The 36th Tokyo International Film Festival’s Nippon Cinema Now Director in Focus is Jojo Hideo, an incredibly prolific filmmaker with some 100 titles to his name. Known for ranging far and wide in terms of themes and genres, Jojo has what can probably be characterized as a healthy attitude toward cinematic sex, as most of his films have been of the “pink” (or erotic) variety, which in Japan refers to softcore films with an equal emphasis on storytelling and titillation.
The festival selected four of Jojo’s recent films, each different from the last. On October 29, his 2021 film, Love Nonetheless, was screened in front of a packed house, after which the director and one of the movie’s stars, Sato Honami, took questions during a Q&A session.
Love Nonetheless is best described as a sex comedy. A hapless secondhand bookstore clerk, Tada (Seto Koji), is stalked by high school student Misaki (Kawai Yumi), who tells him she is determined to marry him eventually. Tada tries his best to discourage the girl but falls for her in a chaste kind of way. Meanwhile, the love of Tada’s life, Ikka (Sato), is about to get married to the cad Ryosuke (Nakajima Ayumu), who is secretly sleeping with the couple’s wedding planner, Miki (Kori Yuka). For a while the two storylines remain on parallel tracks, until Ikka suspects Ryosuke’s treachery and seeks out Tada to settle the score.
Moderator and TIFF Programming Director Ichiyama Shozo asked Jojo about working with noted screenwriter Imaizumi Rikiya, and Jojo joked that he had always wanted to work with him, even though, “I’m older, but he’s more popular than me.” As it happens, they graduated from the same university. The producer of the film had brought the two together and suggested a script swap, with TIFF favorite Imaizumi directing a script by Jojo in return. Ichiyama asked if Jojo had rewritten anything in Imaizumi’s script, and he said, “It’s still very much in his style, but I reduced it to just 30 scenes.”
Apparently, Jojo’s approach to actors is pretty loose. Sato said about her character, “Ikka is quiet and shy, and I had to really think about how to approach the role. But the director just said ‘play it as you want.’”
Many of the audience’s questions were of a technical nature, since Jojo is famous for doing his own editing and keeping the number of scenes to a minimum. This might have been tough on the actors, but apparently Jojo is accommodating on set, according to Sato.
“For the sex scenes,” said Sato, “the director and the assistant director would take their clothes off and show us how to act.” Jojo added somewhat mischievously, “It was the first time for the cinematographer to shoot a sex scene. When I was younger, I would always show how I wanted it done with the help of the assistant director. Or at least that’s what I remember.”

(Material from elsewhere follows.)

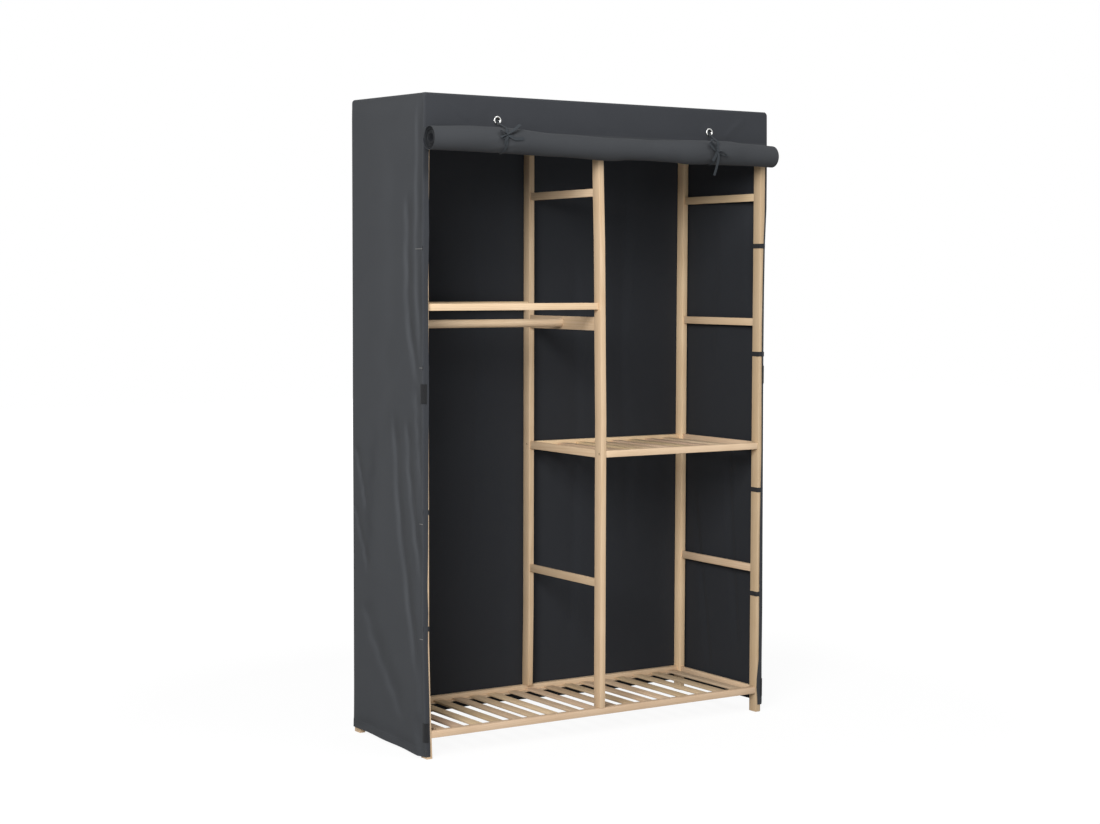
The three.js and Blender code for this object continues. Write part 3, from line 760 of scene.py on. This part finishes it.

An audience member wondered about the scene in which Miki tells Ryosuke that sex with him isn’t good, and advises him to patronize prostitutes to get their advice. The questioner wanted to know if Ikka would have forgiven him for that, since even she eventually decides he’s not good in bed.
Jojo replied, “I’m not sure that Ryosuke would go to a red-light district. Maybe he doesn’t have the guts.” Sato thought that maybe they should make a sequel to find out, but Jojo seemed to be against the idea. “There’s no way to answer that question.”
Going further afield, another viewer mentioned that Ozu Yasujiro was also being honored as a director in focus at TIFF this year, and his films are often about “women getting married,” and Ikka is getting married in Love Nonetheless. Did Jojo see any similarities between Ozu’s films and his own?
Ichiyama mentioned that Jojo was one of the six directors chosen to remake Ozu’s silent films for the WOWOW satellite TV station. The director said that his adaptation of Passing Fancy is not about a woman getting married, but rather a poor Tokyo family. “Maybe if you added the sex element to an Ozu marriage film it might be like my films, because that’s a real relationship. Ozu’s world is not the reality I know, though they are beautiful films.”
Asked about her acting methodology, Sato said, “In acting you compete with the person you’re talking to, so I have to think about the background of each role. I don’t think about it too much before going on set, though. I try to react in the moment to the other actors.”
Jojo added, “I always rely on the actors to do whatever they can. They really know more about the character than I do. I don’t want them to think I have all the answers. They should understand the role and how to perform it in front of the camera. I make no demands.”